§ Exercise prompt: Emit the entire listing verbatim.

§ Data extract:

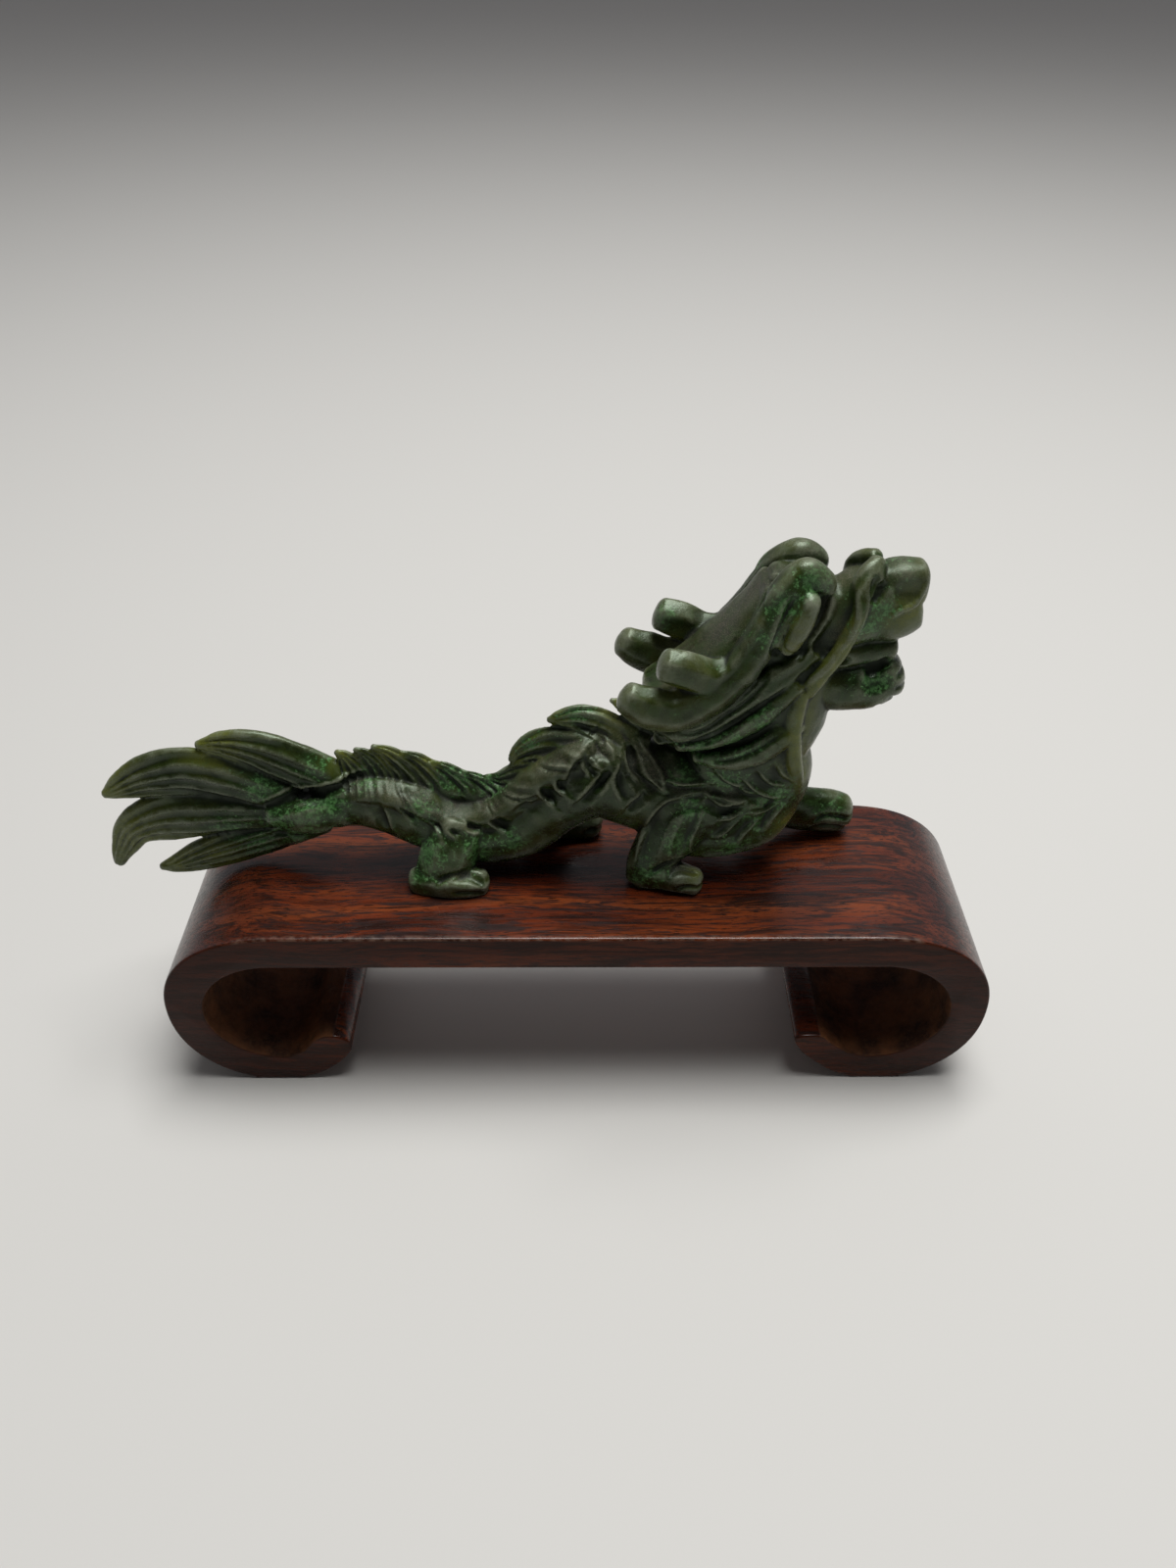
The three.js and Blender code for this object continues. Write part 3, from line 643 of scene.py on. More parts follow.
FRONDS = [
    [[-72, 0, 29, 0.9, 0.8], [-67, 0, 29, 1.6, 3.2], [-60.6, 0, 27.2, 2.2, 4.9],
     [-53, 0, 23.6, 2.8, 5], [-45, 0, 19.6, 3, 4]],
    [[-92.6, 0, 17, 0.9, 1], [-88.6, 0, 19, 1.5, 3.2], [-82.6, 0, 21.4, 1.9, 5],
     [-75, 0, 22.6, 2.2, 5.6], [-66, 0, 20.6, 2.8, 5], [-56, 0, 16, 3, 4]],
    [[-94.2, 0, -1, 0.9, 1.2], [-91.8, 0, 3.8, 1.5, 2.8], [-88.4, 0, 8.4, 1.9, 4.2],
     [-82.4, 0, 11, 2.2, 5.8], [-74, 0, 11.8, 2.5, 5.4], [-65, 0, 12.6, 2.9, 4.6],
     [-56, 0, 13, 3, 4]],
    [[-85.6, 0, -2.2, 0.9, 0.8], [-81.8, 0, -1.2, 1.4, 2.4], [-76, 0, 1.2, 2, 3.8],
     [-69, 0, 3.8, 2.4, 4.2], [-60, 0, 7.4, 2.8, 4.2], [-51, 0, 11, 3, 3.6]],
]


def tail_forms():
    """Four flat fronds in one plane, and a swelling on each flank at their root."""
    flank = [[-60, -2, 13.6, 2, 2.6], [-52.6, -3, 14.2, 2.8, 4.4], [-45, -3, 15.2, 2.4, 3.4]]
    return [limb(frond) for frond in FRONDS] + both_sides(flank)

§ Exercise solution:
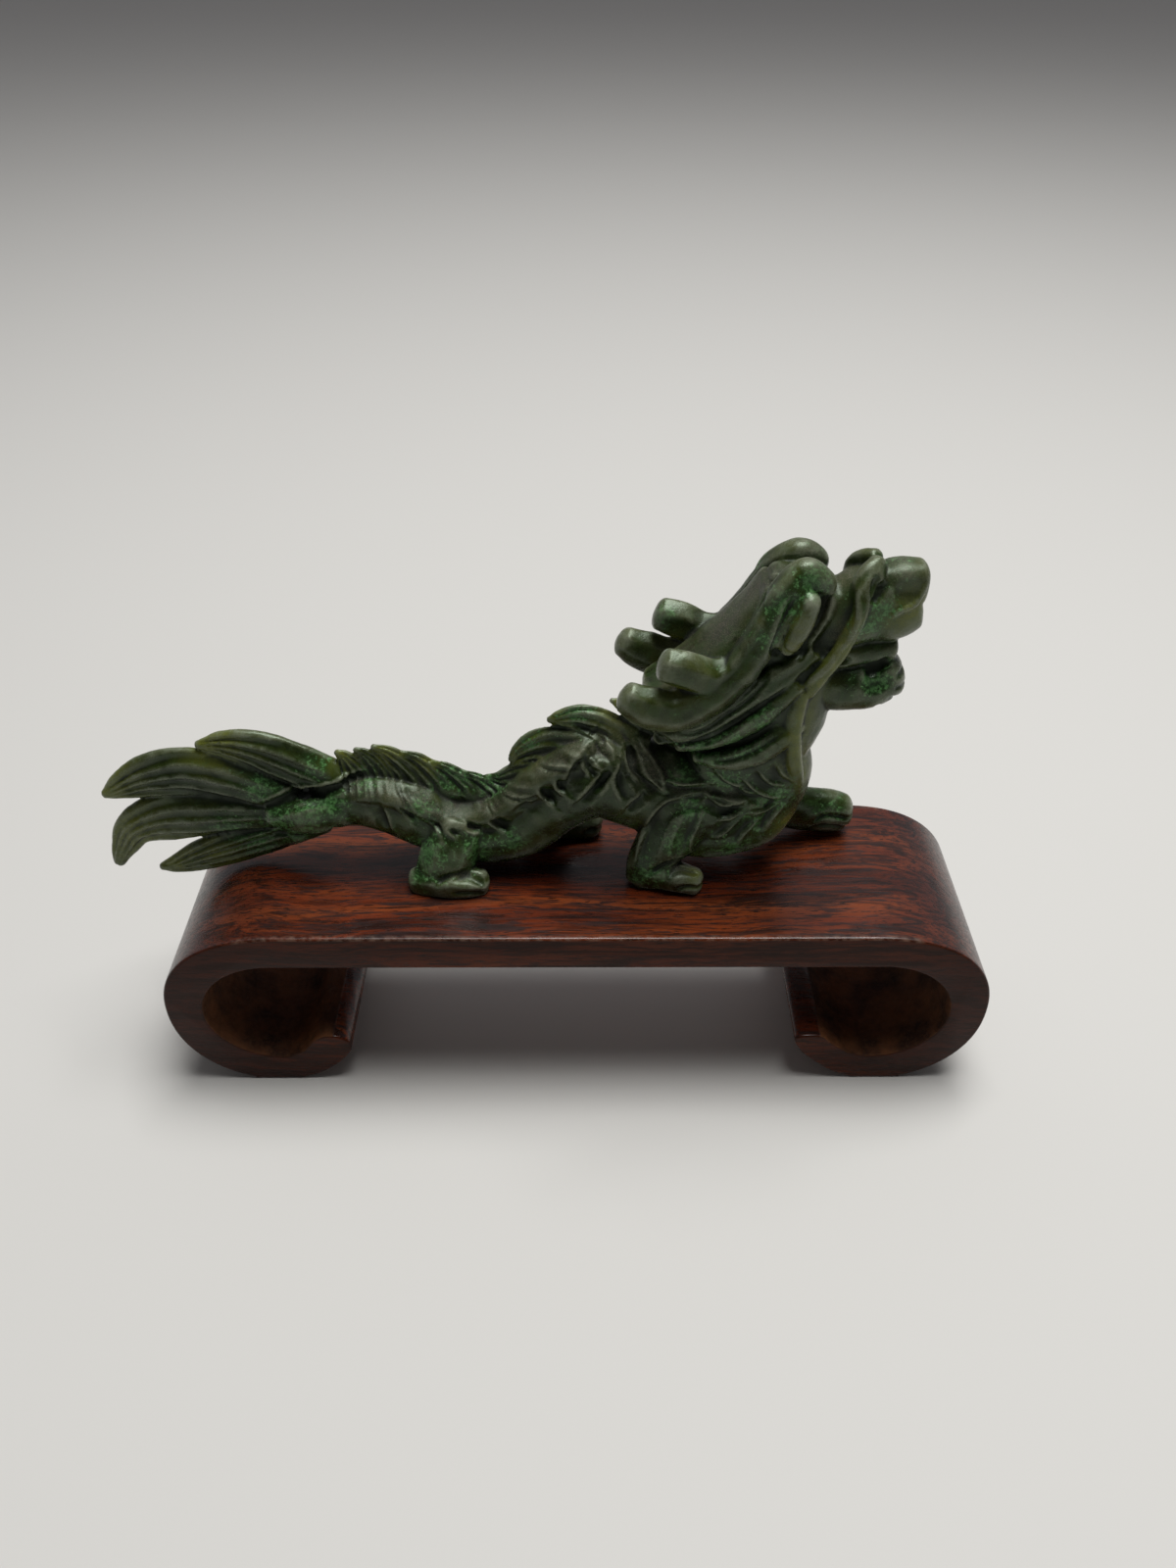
The three.js and Blender code for this object continues. Write part 3, from line 643 of scene.py on. More parts follow.
FRONDS = [
    [[-72, 0, 29, 0.9, 0.8], [-67, 0, 29, 1.6, 3.2], [-60.6, 0, 27.2, 2.2, 4.9],
     [-53, 0, 23.6, 2.8, 5], [-45, 0, 19.6, 3, 4]],
    [[-92.6, 0, 17, 0.9, 1], [-88.6, 0, 19, 1.5, 3.2], [-82.6, 0, 21.4, 1.9, 5],
     [-75, 0, 22.6, 2.2, 5.6], [-66, 0, 20.6, 2.8, 5], [-56, 0, 16, 3, 4]],
    [[-94.2, 0, -1, 0.9, 1.2], [-91.8, 0, 3.8, 1.5, 2.8], [-88.4, 0, 8.4, 1.9, 4.2],
     [-82.4, 0, 11, 2.2, 5.8], [-74, 0, 11.8, 2.5, 5.4], [-65, 0, 12.6, 2.9, 4.6],
     [-56, 0, 13, 3, 4]],
    [[-85.6, 0, -2.2, 0.9, 0.8], [-81.8, 0, -1.2, 1.4, 2.4], [-76, 0, 1.2, 2, 3.8],
     [-69, 0, 3.8, 2.4, 4.2], [-60, 0, 7.4, 2.8, 4.2], [-51, 0, 11, 3, 3.6]],
]


def tail_forms():
    """Four flat fronds in one plane, and a swelling on each flank at their root."""
    flank = [[-60, -2, 13.6, 2, 2.6], [-52.6, -3, 14.2, 2.8, 4.4], [-45, -3, 15.2, 2.4, 3.4]]
    return [limb(frond) for frond in FRONDS] + both_sides(flank)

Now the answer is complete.